- Data block

....

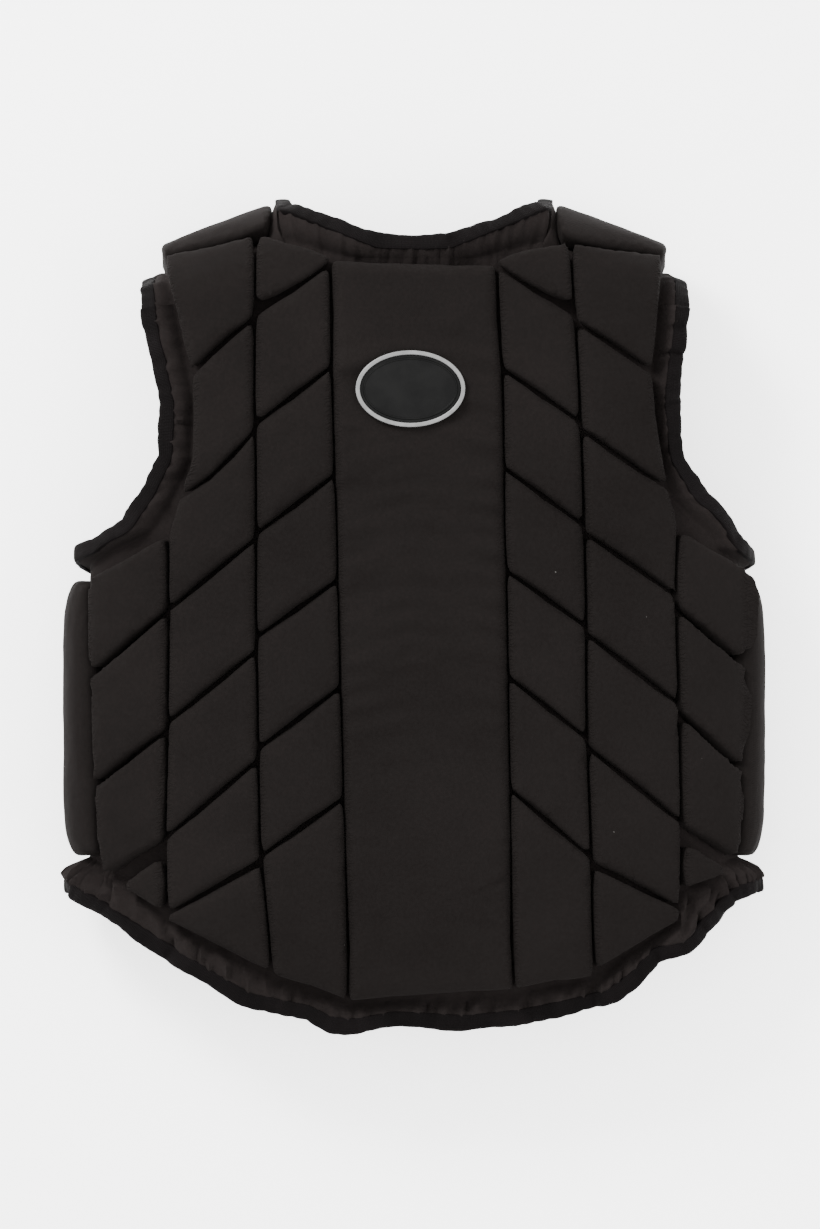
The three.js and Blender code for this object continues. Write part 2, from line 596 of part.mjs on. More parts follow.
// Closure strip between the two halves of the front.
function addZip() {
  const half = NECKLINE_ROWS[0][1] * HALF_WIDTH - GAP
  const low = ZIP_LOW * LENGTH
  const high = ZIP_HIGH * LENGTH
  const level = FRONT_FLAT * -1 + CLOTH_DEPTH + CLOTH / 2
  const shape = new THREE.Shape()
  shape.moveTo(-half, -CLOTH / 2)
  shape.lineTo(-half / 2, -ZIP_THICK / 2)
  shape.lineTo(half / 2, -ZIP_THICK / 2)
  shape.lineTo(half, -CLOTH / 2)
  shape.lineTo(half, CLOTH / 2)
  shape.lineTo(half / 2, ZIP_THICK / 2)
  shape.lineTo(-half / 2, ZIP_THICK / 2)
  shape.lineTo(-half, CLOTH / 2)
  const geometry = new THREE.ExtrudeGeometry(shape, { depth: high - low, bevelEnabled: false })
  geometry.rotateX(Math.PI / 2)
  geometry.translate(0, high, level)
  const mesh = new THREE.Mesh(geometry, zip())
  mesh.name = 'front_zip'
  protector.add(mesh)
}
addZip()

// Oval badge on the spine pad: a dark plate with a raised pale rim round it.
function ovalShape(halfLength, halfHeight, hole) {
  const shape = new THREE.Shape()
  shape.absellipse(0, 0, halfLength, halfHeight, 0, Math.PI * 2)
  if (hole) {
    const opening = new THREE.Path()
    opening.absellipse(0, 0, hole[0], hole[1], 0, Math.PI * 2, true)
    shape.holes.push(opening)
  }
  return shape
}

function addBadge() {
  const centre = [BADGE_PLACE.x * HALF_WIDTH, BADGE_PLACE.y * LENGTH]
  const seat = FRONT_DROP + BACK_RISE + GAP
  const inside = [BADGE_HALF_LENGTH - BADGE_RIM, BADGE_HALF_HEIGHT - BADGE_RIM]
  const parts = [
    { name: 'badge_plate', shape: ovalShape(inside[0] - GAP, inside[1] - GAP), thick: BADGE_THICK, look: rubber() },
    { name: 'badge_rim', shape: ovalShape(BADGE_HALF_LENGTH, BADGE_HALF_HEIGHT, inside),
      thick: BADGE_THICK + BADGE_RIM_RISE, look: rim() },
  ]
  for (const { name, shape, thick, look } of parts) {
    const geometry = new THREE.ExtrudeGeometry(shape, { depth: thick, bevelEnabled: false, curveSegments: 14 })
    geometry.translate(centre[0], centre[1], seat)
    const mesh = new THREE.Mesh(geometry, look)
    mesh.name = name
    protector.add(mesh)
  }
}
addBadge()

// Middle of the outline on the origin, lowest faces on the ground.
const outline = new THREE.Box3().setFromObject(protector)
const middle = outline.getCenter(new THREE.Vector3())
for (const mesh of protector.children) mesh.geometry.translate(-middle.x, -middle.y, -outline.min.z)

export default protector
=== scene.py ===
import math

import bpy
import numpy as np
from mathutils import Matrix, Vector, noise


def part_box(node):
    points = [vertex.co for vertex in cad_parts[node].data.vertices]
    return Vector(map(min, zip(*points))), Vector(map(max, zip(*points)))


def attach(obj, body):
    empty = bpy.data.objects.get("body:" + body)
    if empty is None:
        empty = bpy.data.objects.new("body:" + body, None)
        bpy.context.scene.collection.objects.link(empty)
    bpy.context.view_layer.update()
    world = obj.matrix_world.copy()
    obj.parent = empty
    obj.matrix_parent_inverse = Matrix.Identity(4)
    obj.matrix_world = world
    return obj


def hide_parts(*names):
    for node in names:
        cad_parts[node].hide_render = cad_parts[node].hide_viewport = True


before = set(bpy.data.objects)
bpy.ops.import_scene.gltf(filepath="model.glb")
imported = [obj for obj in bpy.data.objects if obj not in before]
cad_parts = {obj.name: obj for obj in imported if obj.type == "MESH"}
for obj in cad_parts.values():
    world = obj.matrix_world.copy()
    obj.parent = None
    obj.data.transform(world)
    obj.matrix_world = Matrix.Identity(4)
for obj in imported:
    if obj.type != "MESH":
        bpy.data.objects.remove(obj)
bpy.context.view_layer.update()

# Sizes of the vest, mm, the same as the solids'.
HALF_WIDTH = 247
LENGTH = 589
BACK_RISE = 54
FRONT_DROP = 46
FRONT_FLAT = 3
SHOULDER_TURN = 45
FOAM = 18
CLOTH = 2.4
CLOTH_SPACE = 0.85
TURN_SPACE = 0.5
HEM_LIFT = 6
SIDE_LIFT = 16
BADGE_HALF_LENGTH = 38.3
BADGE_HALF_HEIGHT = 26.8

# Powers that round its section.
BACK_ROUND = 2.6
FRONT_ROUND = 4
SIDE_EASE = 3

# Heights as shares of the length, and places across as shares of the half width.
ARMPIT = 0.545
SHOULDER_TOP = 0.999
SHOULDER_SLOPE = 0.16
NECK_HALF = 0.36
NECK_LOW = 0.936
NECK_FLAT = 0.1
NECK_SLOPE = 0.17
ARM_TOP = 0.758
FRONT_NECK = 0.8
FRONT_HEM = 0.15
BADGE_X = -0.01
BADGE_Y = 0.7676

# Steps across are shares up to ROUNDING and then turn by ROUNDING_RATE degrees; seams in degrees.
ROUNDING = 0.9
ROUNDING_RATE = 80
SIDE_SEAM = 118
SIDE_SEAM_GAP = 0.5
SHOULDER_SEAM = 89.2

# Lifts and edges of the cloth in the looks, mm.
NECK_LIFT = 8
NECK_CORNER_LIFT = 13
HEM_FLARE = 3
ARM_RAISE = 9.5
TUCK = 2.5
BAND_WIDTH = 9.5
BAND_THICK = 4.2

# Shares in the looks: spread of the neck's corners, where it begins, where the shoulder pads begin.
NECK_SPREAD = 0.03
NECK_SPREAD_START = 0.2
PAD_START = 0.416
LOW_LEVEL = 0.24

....

- What you have to do
Output nothing except the lines from the line with "on the ground." through the line with "points = [vertex.co", copied exactly, end lines included.

- Answer to the problem
// Middle of the outline on the origin, lowest faces on the ground.
const outline = new THREE.Box3().setFromObject(protector)
const middle = outline.getCenter(new THREE.Vector3())
for (const mesh of protector.children) mesh.geometry.translate(-middle.x, -middle.y, -outline.min.z)

export default protector
=== scene.py ===
import math

import bpy
import numpy as np
from mathutils import Matrix, Vector, noise


def part_box(node):
    points = [vertex.co for vertex in cad_parts[node].data.vertices]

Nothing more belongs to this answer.